Since it’s a legacy title that showcases the publisher’s most popular (and most profitable) characters, Justice League should obviously be DC’s flagship book, and with the New 52 reboot, it seemed as though DC was once again making it the focus of the DC Universe. The opening arc of that reboot had Geoff Johns, arguably the company’s most popular writer, pairing with the legendary Jim Lee; a creative team that cemented the importance of the title. However, the title never clicked for me: Johns and Lee seemed to rush through the “getting the band together” premise, and Darkseid, who the League united to fight, didn’t feel like the menacing villain he should be as he was easily dispatched. Despite the pedigree of the creative team, the title seemed to be lacking the scope and action that a Justice League book should have.

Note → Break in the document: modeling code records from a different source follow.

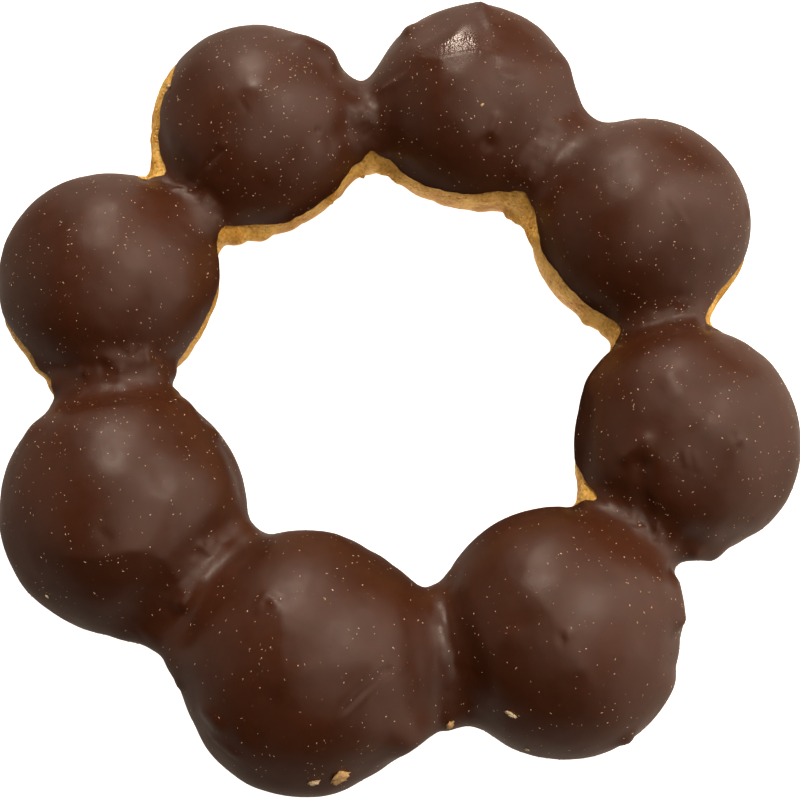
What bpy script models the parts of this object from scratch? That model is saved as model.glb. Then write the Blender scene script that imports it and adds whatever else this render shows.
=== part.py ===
"""A chocolate-coated ring doughnut: eight round balls of fried dough, grown together side by side in a ring.

The ring is one solid. It starts as a torus, and every vertex of it slides out along its own ray, from the
line through the balls' middles to the skin where balls and necks melt into each other. A floor then cuts the
small flat spots that the doughnut rests on. Lengths are in millimetres until the mesh is written in metres.
"""

import math
from dataclasses import dataclass

import bmesh
import bpy
from mathutils import Vector

MM = 0.001

# The whole ring
HEIGHT_SHARE = 0.86     # a ball's height over its mean width: fried dough settles a little
RESTING_SINK = 0.35     # how far each ball's underside is pressed flat
MELT = 2.4              # how wide the hollow is where two skins meet
NECK_LENGTH = 5.0       # how far a neck reaches along the ring

# The mesh
PLANES_PER_BALL = 16    # bearing planes from the middle of one ball to the next
POINTS_ROUND = 30       # points round each section
CROWDING = 0.4          # how much closer the planes stand at a neck than at a ball's middle
RAY_LENGTH = 21.0       # longer than any way from the middle line to the skin
HALVINGS = 22           # steps of the search along each ray

# The floor that flattens the undersides
FLOOR_SIDE = 140.0
FLOOR_DEPTH = 10.0

COATING_COLOUR = (0.065, 0.025, 0.014, 1.0)
COATING_ROUGHNESS = 0.42


@dataclass(frozen=True)
class Ball:
    """One ball: its place seen from the ring's middle, its widths, and the neck to the next ball."""

    name: str
    bearing: float      # degrees, anticlockwise from +X
    reach: float        # from the ring's middle to the ball's middle
    across: float       # width from the hole outwards
    along: float        # width along the ring
    neck: float         # thickness of the neck to the next ball, clockwise
    neck_outward: float  # how far that neck stands away from the hole, off the line between the middles

    @property
    def height(self) -> float:
        return HEIGHT_SHARE * (self.across + self.along) / 2

    @property
    def middle(self) -> Vector:
        turn = math.radians(self.bearing)
        return Vector((self.reach * math.cos(turn), self.reach * math.sin(turn), self.height / 2 - RESTING_SINK))


# Clockwise from the ball at the upper left, seen from above
BALLS = (
    Ball("upper_left", 118.7, 37.0, 27.7, 28.1, 11.5, -1.1),
    Ball("top", 73.9, 37.1, 27.5, 27.7, 17.4, -0.3),
    Ball("upper_right", 31.2, 36.9, 28.4, 27.8, 12.4, -0.2),
    Ball("right", 345.2, 37.3, 28.0, 29.6, 14.2, 0.2),
    Ball("lower_right", 300.6, 38.8, 30.1, 30.1, 17.2, 1.4),
    Ball("bottom", 254.4, 38.5, 31.1, 31.8, 19.4, 0.8),
    Ball("lower_left", 209.3, 37.9, 29.7, 31.1, 15.6, 0.1),
    Ball("left", 162.6, 38.2, 27.7, 28.4, 13.3, -0.8),
)


@dataclass(frozen=True)
class Lump:
    """An ellipsoid whose first axis is level and points away from the ring's middle."""

    middle: Vector
    radii: Vector
    turn: float

    def distance(self, point: Vector) -> float:
        """About how far a point is outside the ellipsoid: negative inside."""
        offset = point - self.middle
        cos, sin = math.cos(self.turn), math.sin(self.turn)
        local = (offset.x * cos + offset.y * sin, offset.y * cos - offset.x * sin, offset.z)
        share = math.sqrt(sum((value / radius) ** 2 for value, radius in zip(local, self.radii)))
        slope = math.sqrt(sum((value / radius ** 2) ** 2 for value, radius in zip(local, self.radii)))
        return share * (share - 1) / max(slope, 1e-9)


def ball_lump(ball: Ball) -> Lump:
    radii = Vector((ball.across, ball.along, ball.height)) / 2
    return Lump(ball.middle, radii, math.radians(ball.bearing))


def neck_lump(ball: Ball, following: Ball) -> Lump:
    """The neck between two balls, near the line through their middles, where their skins are equally near."""
    line = following.middle - ball.middle
    share = 0.5 + (ball.along - following.along) / 4 / line.length
    outward = Vector((-line.y, line.x, 0.0)).normalized()
    middle = ball.middle + share * line + ball.neck_outward * outward
    radii = Vector((ball.neck, NECK_LENGTH, ball.neck)) / 2
    return Lump(middle, radii, math.atan2(outward.y, outward.x))


def melted(near: float, far: float) -> float:
    """The smaller of two distances, rounded off where they are within MELT of each other."""
    closeness = max(MELT - abs(near - far), 0.0) / MELT
    return min(near, far) - closeness ** 2 * MELT / 4


def skin_distance(point: Vector, lumps: list[Lump]) -> float:
    distance = lumps[0].distance(point)
    for lump in lumps[1:]:
        distance = melted(distance, lump.distance(point))
    return distance


def plane_bearings() -> list[float]:
    """The bearing of each section plane in radians, anticlockwise, closer together at the necks."""
    ordered = sorted(BALLS, key=lambda ball: ball.bearing)
    bearings = []
    for ball, following in zip(ordered, ordered[1:] + ordered[:1]):
        span = (following.bearing - ball.bearing) % 360
        for step in range(PLANES_PER_BALL):
            share = step / PLANES_PER_BALL
            share += CROWDING * math.sin(math.tau * share) / math.tau
            bearings.append(math.radians(ball.bearing + share * span))
    return bearings


def middle_line(bearing: float) -> tuple[float, float]:
    """Reach and height of the line through the balls' middles at a bearing in radians."""
    ordered = sorted(BALLS, key=lambda ball: ball.bearing)
    degrees = math.degrees(bearing) % 360
    for ball, following in zip(ordered, ordered[1:] + ordered[:1]):
        span = (following.bearing - ball.bearing) % 360
        share = ((degrees - ball.bearing) % 360) / span
        if share <= 1:
            reach = ball.reach + share * (following.reach - ball.reach)
            height = ball.middle.z + share * (following.middle.z - ball.middle.z)
            return reach, height
    return ordered[0].reach, ordered[0].middle.z


def skin_point(bearing: float, section_angle: float, lumps: list[Lump]) -> Vector:
    """The point of the skin on the ray that leaves the middle line in the plane of a bearing."""
    reach, height = middle_line(bearing)
    outward = Vector((math.cos(bearing), math.sin(bearing), 0.0))
    start = outward * reach + Vector((0.0, 0.0, height))
    ray = outward * math.cos(section_angle) + Vector((0.0, 0.0, math.sin(section_angle)))
    inside, outside = 0.0, RAY_LENGTH
    for _ in range(HALVINGS):
        half = (inside + outside) / 2
        if skin_distance(start + half * ray, lumps) < 0:
            inside = half
        else:
            outside = half
    return start + inside * ray


def shape_ring(ring: bpy.types.Object) -> None:
    """Moves every vertex of the torus out to the doughnut's skin, and centres the whole on the origin."""
    followers = BALLS[1:] + BALLS[:1]
    lumps = [ball_lump(ball) for ball in BALLS]
    lumps += [neck_lump(ball, following) for ball, following in zip(BALLS, followers)]
    bearings = plane_bearings()
    for vertex in ring.data.vertices:
        place = vertex.co
        plane = round(math.atan2(place.y, place.x) / math.tau * len(bearings)) % len(bearings)
        section_angle = math.atan2(place.z, math.hypot(place.x, place.y) - 1.0)
        vertex.co = skin_point(bearings[plane], section_angle, lumps)
    corners = [vertex.co for vertex in ring.data.vertices]
    centre_x = (min(corner.x for corner in corners) + max(corner.x for corner in corners)) / 2
    centre_y = (min(corner.y for corner in corners) + max(corner.y for corner in corners)) / 2
    for vertex in ring.data.vertices:
        vertex.co = (vertex.co - Vector((centre_x, centre_y, 0.0))) * MM
    ring.data.update()


def coating_material() -> bpy.types.Material:
    material = bpy.data.materials.new("chocolate_coating")
    material.use_nodes = True
    shader = material.node_tree.nodes["Principled BSDF"]
    shader.inputs["Base Color"].default_value = COATING_COLOUR
    shader.inputs["Roughness"].default_value = COATING_ROUGHNESS
    shader.inputs["Metallic"].default_value = 0.0
    material.diffuse_color = COATING_COLOUR
    return material


def add_floor_cutter(collection: bpy.types.Collection) -> bpy.types.Object:
    """A block whose top is the plane that the doughnut rests on."""
    mesh = bpy.data.meshes.new("floor_cutter")
    shape = bmesh.new()
    bmesh.ops.create_cube(shape, size=1.0)
    bmesh.ops.scale(shape, vec=Vector((FLOOR_SIDE, FLOOR_SIDE, FLOOR_DEPTH)) * MM, verts=shape.verts)
    bmesh.ops.translate(shape, vec=Vector((0.0, 0.0, -FLOOR_DEPTH / 2 * MM)), verts=shape.verts)
    shape.to_mesh(mesh)
    shape.free()
    cutter = bpy.data.objects.new("floor_cutter", mesh)
    cutter.hide_render = True
    cutter.display_type = "WIRE"
    collection.objects.link(cutter)
    return cutter


def add_doughnut(collection: bpy.types.Collection, floor: bpy.types.Object) -> bpy.types.Object:
    bpy.ops.mesh.primitive_torus_add(
        major_segments=PLANES_PER_BALL * len(BALLS),
        minor_segments=POINTS_ROUND,
        major_radius=1.0,
        minor_radius=0.5,
    )
    doughnut = bpy.context.object
    doughnut.name = doughnut.data.name = "doughnut"
    for holder in list(doughnut.users_collection):
        holder.objects.unlink(doughnut)
    collection.objects.link(doughnut)
    shape_ring(doughnut)
    doughnut.data.materials.append(coating_material())
    doughnut.data.shade_smooth()
    resting_cut = doughnut.modifiers.new("resting_flats", "BOOLEAN")
    resting_cut.operation = "DIFFERENCE"
    resting_cut.solver = "EXACT"
    resting_cut.object = floor
    return doughnut


def clear_scene() -> None:
    for thing in list(bpy.data.objects):
        bpy.data.objects.remove(thing, do_unlink=True)


def new_collection(name: str) -> bpy.types.Collection:
    collection = bpy.data.collections.new(name)
    bpy.context.scene.collection.children.link(collection)
    return collection


def main() -> None:
    clear_scene()
    parts = new_collection("coated_ring_doughnut")
    cutters = new_collection("cutters")
    cutters.hide_render = True
    floor = add_floor_cutter(cutters)
    add_doughnut(parts, floor)


if __name__ == "__main__":
    main()
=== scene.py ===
"""The looks of a coated ring doughnut: eight balls of fried dough, grown together side by side in a ring.

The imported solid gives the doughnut's skin. The dough and its chocolate coating are two closed skins drawn
on it, with the lumps, creases and ragged edges that the photograph shows. Pale specks, crumbs and chips
stick to the coating. Lengths are in millimetres, and become metres when a mesh is written. Pixels are places
in the photograph, 800 by 800.
"""

import logging
import math
from dataclasses import dataclass
from enum import Enum
from functools import cache

import bmesh
import bpy
import numpy as np
from mathutils import Matrix, Vector, noise
from mathutils.bvhtree import BVHTree


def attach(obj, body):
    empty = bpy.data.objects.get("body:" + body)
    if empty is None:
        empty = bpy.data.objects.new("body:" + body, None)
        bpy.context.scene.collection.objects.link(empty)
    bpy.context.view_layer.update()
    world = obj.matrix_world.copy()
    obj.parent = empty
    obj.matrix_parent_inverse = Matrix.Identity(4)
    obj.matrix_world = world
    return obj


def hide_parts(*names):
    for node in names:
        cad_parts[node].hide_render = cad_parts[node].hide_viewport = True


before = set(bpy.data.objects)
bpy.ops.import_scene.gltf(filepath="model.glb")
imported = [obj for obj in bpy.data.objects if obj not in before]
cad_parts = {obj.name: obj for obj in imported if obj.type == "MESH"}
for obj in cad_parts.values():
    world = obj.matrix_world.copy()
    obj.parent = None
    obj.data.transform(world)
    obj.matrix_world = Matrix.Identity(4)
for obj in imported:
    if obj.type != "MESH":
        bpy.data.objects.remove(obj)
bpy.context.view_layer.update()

LOG = logging.getLogger("coated_doughnut")
MM = 0.001
TINY = 1e-9
BODY = "root"
NODE = "doughnut"

Pixel = tuple[float, float]
Span = tuple[float, float]
Colour = tuple[float, float, float]
Socket = bpy.types.NodeSocket

BLACK = (0.0, 0.0, 0.0)
WHITE = (1.0, 1.0, 1.0)
WARM = (1.0, 0.83, 0.69)


class Side(Enum):
    """Which side of the ring's middle line: the outer one, or the one that faces the hole."""

    OUTER = 1
    INNER = -1


def unit(rows: np.ndarray) -> np.ndarray:
    """Returns the rows, each as long as 1."""
    return rows / np.maximum(np.linalg.norm(rows, axis=-1, keepdims=True), TINY)


def smooth_step(share: np.ndarray) -> np.ndarray:
    """Returns 0 below 0, 1 above 1, and a soft rise between."""
    share = np.clip(share, 0.0, 1.0)
    return share * share * (3.0 - 2.0 * share)


def rounded(rows: np.ndarray, passes: int) -> np.ndarray:
    """Evens out an array along its first axis, which wraps.

    Args:
        rows: The values, one row for each column of the ring.
        passes: How many times each row is averaged with its neighbours.

    Returns:
        The evened values.
    """
    for _ in range(passes):
        rows = (np.roll(rows, 1, axis=0) + 2.0 * rows + np.roll(rows, -1, axis=0)) / 4.0
    return rows


@dataclass(frozen=True)
class Wave:
    """Soft random unevenness: how wide and how high its lumps are, and which set of them it is."""

    size: float
    height: float
    seed: float


def lumps(points: np.ndarray, waves: tuple[Wave, ...], seed: float = 0.0) -> np.ndarray:
    """Adds up soft random heights.

    Args:
        points: Places in mm, in any shape that ends in 3.
        waves: What is added up.
        seed: A number that is added to each wave's own seed.

    Returns:
        One height for each point.
    """
    total = np.zeros(points.shape[:-1])
    for wave in waves:
        flat = points.reshape(-1, 3) / wave.size + (wave.seed + seed)
        heights = [noise.noise(Vector(place)) for place in flat.tolist()]
        total += wave.height * np.array(heights).reshape(total.shape)
    return total


def new_object(name: str, data: bpy.types.ID) -> bpy.types.Object:
    """Adds an object to the scene.

    Args:
        name: The object's name.
        data: Its mesh, light or camera.

    Returns:
        The object, at the origin.
    """
    added = bpy.data.objects.new(name, data)
    bpy.context.scene.collection.objects.link(added)
    return added


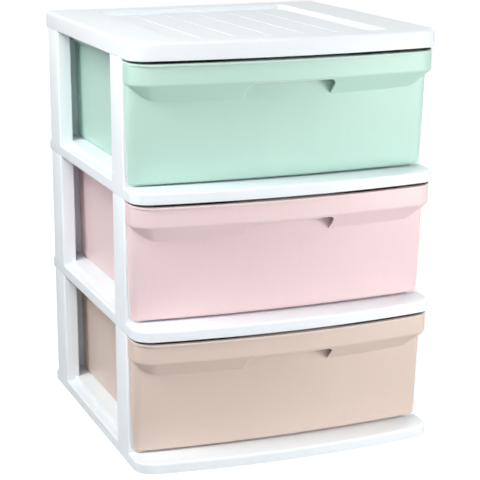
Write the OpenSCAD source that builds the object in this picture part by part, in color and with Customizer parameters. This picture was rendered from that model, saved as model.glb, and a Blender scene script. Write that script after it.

Despite dropping the title after that opening arc, I decided to give the opening chapter of the ‘Darkseid War’ a shot. I’m glad I did because it was exactly the kind of Justice League book I wanted: DC’s biggest and strongest characters coming together to stop an existence-ending threat. Again, it’s a simple formula, but an effective one, and one that Geoff Johns knows quite well. Much like his Blackest Night event from 2009, the ‘Darkseid War’ takes parts of some deep DC Universe continuity while giving them a unique twist. The main focus for the first part of the story is a showdown between Darkseid and the Anti-Monitor, the big bad guy from the very first “event” comic, Crisis on Infinite Earths. Interestingly though, the battle seems to end quickly and without much interference from the League. Instead, the aftermath of the battle –which ends with Darkseid’s death, although we all know how permanent deaths are in comic books– is what is driving the story.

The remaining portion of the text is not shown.